Verlinde formulae on complex surfaces: K-theoretic invariants
L. Göttsche, M. Kool, R. A. Williams
TL;DR
This work proposes Verlinde-type formulas for moduli spaces of sheaves and Higgs sheaves on surfaces with pg>0, linking K-theoretic Donaldson and K-theoretic Vafa-Witten invariants. The authors develop a unified framework based on Mochizuki's formula and universal series to express invariants as generating functions controlled by Seiberg-Witten data and nested Hilbert schemes, separating instanton and monopole contributions. They prove universality of the contributing series, perform toric localization to compute them to finite orders, and verify the conjectures in numerous examples, including K3 and various surfaces. The results further extend to higher rank, yield blow-up and disconnected-canonical-divisor formulas, and illuminate the Vafa-Witten theory with μ-classes, thereby connecting Donaldson theory, Vafa-Witten theory, and S-duality in a K-theoretic setting.
Abstract
We conjecture a Verlinde type formula for the moduli space of Higgs sheaves on a surface with a holomorphic 2-form.
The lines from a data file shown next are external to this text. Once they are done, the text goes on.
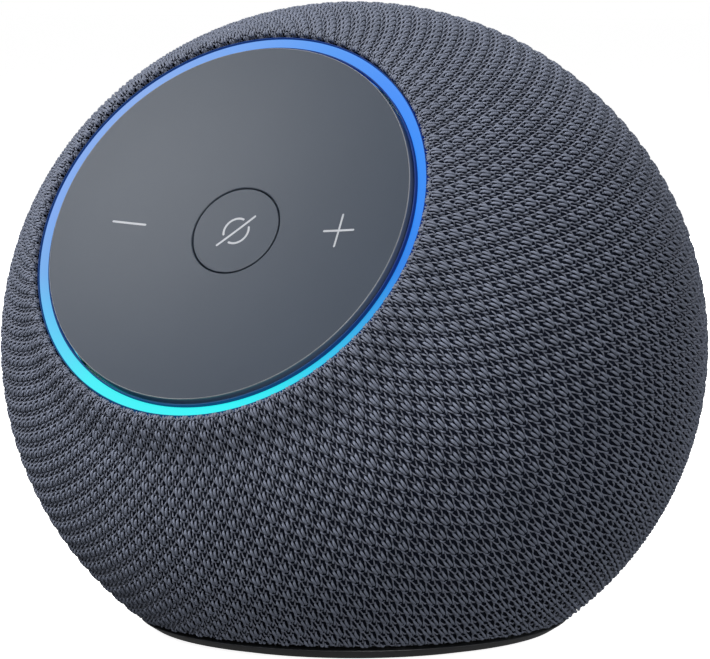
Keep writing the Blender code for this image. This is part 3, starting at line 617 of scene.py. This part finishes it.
def strand_tubes(strand, side, theta_row, phi_column):
    """One strand of every heart that shows: its rings of points, and its centre line."""
    path = np.array(strand["path"])
    width, height = np.array(strand["width"]), np.array(strand["height"])
    theta = theta_row[:, None] + path[None, :, 1] * ROW_PITCH
    spacing = BALL_R * np.abs(np.sin(theta_row)) * WALE
    tight = np.minimum(LOOP_CELL / spacing, 1.0) ** 0.6 if strand is LOOP else np.ones_like(spacing)
    across = path[None, :, 0] * tight[:, None]
    phi = phi_column[:, None] + side * across * WALE
    place, normal, flat = knit_frame(theta, phi)
    ray = np.linalg.norm(flat - ORIGIN_O, axis=-1)
    cell = ray * np.abs(np.sin(theta)) * WALE
    fit = (np.maximum(cell, CELL_TIGHT) / CELL_REFERENCE) ** 0.3 * np.minimum(cell / CELL_TIGHT, 1.0)
    depth = np.minimum(path[None, :, 2], deepest(theta, flat))
    centre = place - normal * depth[..., None]
    along = np.gradient(centre, axis=1)
    along /= np.maximum(np.linalg.norm(along, axis=-1, keepdims=True), 1e-9)
    across = np.cross(normal, along)
    across /= np.maximum(np.linalg.norm(across, axis=-1, keepdims=True), 1e-9)
    turn = 2 * math.pi * np.arange(strand["sides"]) / strand["sides"]
    half_w = width[None, :, None, None] * fit[..., None, None]
    half_h = height[None, :, None, None] * np.minimum(fit, 1.0)[..., None, None]
    rings = (centre[:, :, None, :] + across[:, :, None, :] * half_w * np.cos(turn)[None, None, :, None]
             + normal[:, :, None, :] * half_h * np.sin(turn)[None, None, :, None])
    at_base, at_arch = base_run(flat)[0], arch_run(flat)
    past_ring = (lip_run(theta) > LIP_ROLL * (math.pi - LIP_LEAN) + PAST_WALL).all(1)
    past_base = (at_base > PAST_TURN).all(1)
    past_arch = (at_arch > PAST_TURN).all(1)
    in_corner = ((at_base > CORNER_RUN) & (at_arch > CORNER_RUN)).any(1)
    keep = ~(past_ring | past_base | past_arch | in_corner) & (theta.max(1) < math.pi - POLE_MARGIN)
    return rings[keep], centre[keep]


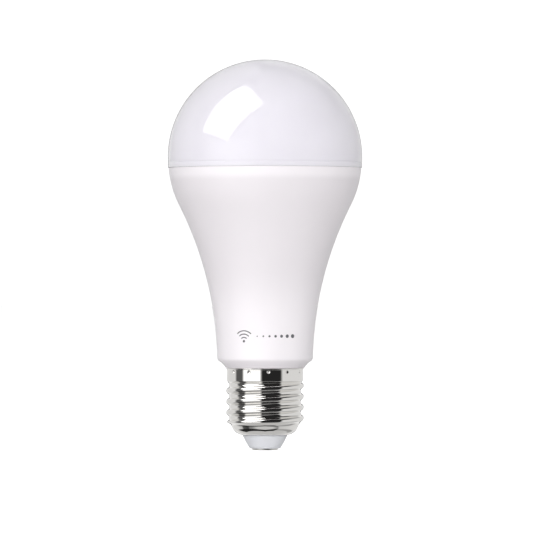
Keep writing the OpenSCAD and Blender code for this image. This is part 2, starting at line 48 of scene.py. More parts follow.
# ---- sizes taken from the frame ----
dome_low, dome_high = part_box("diffuser_dome")
housing_low, housing_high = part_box("outer_housing")
shell_low, shell_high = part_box("screw_shell")
insulator_low, insulator_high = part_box("insulator")
contact_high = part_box("centre_contact")[1]

DOME_R = (dome_high.x - dome_low.x) / 2
DOME_Z = dome_high.z - DOME_R
SEAM_Z = housing_high.z
SKIRT_Z = dome_low.z
SPIGOT_Z = housing_low.z
CAP_TOP = shell_high.z
CAP_BOTTOM = shell_low.z

# ---- the design's own dimensions that a box doesn't give ----
DOME_WALL = 1.4 * MM
LIP_H = 1.6 * MM
SKIRT_R = DOME_R - 2.2 * MM
SKIRT_WALL = 1.2 * MM
NECK_R = 16 * MM
WAIST_Z = 28.4 * MM
FLARE_R = 118.8 * MM
FLARE_ANGLE = math.radians(26.8)
SHOULDER_R = 33.2 * MM
HOUSING_WALL = 1.6 * MM
FOOT_Z = 31.0 * MM
FOOT_R = 13.65 * MM
FOOT_ROUND = 1.5 * MM
SPIGOT_R = 11.55 * MM
SPIGOT_BORE = 10.3 * MM
COLLAR_R = 12.75 * MM
SHEET = 0.35 * MM
THREAD_R = 13.025 * MM
PITCH = 3.629 * MM
THREAD_ARC = 1.05 * MM
THREAD_TURN = math.radians(152)
THREAD_START = (8.4 * MM, 9.6 * MM)
THREAD_END = (22.0 * MM, 23.3 * MM)
THREAD_REF_Z = 9.2 * MM
CONE_TOP = (11.45 * MM, 8.6 * MM)
CONE_SLOPE = 0.466
TURN_Z = 7.3 * MM
TURN_IN = 2.2 * MM
DIMPLES = 12
DIMPLE_TURN = math.radians(5)
DIMPLE_Z = CAP_TOP - 1.3 * MM
DIMPLE_R = 0.68 * MM
DIMPLE_DEPTH = 0.38 * MM
BEAD_HALF = 0.3 * MM
BEAD_OUT = 0.22 * MM
COLLAR_Z = 24.5 * MM
TURN_STEPS = 256
SHELL_STEPS = 540

# ---- fades of the housing's painted light, two paler bands: the neck painted paler as if lit more, fading to painted shade just above the cap, and a painted highlight under the seam; heights, and heights from the cap and the seam ----
NECK_PAINTED_LIGHT_FADE = (42 * MM, 62 * MM)
FOOT_PAINTED_SHADE_FADE = (0.8 * MM, 3.2 * MM)
RIM_PAINTED_HIGHLIGHT_FADE = (4.5 * MM, 2 * MM)

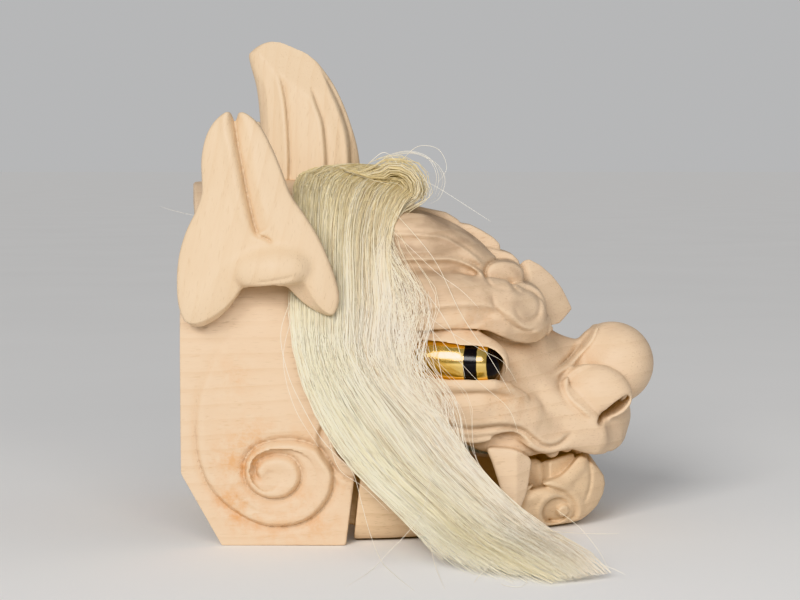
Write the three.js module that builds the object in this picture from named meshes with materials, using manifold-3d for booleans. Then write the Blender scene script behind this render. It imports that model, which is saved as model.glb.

The conjecture specializes to a Verlinde formula for the moduli space of sheaves. Our formula interpolates between $K$-theoretic Donaldson invariants studied by the first named author and Nakajima-Yoshioka and $K$-theoretic Vafa-Witten invariants introduced by Thomas and also studied by the first and second named authors. We verify our conjectures in many examples (e.g. on K3 surfaces).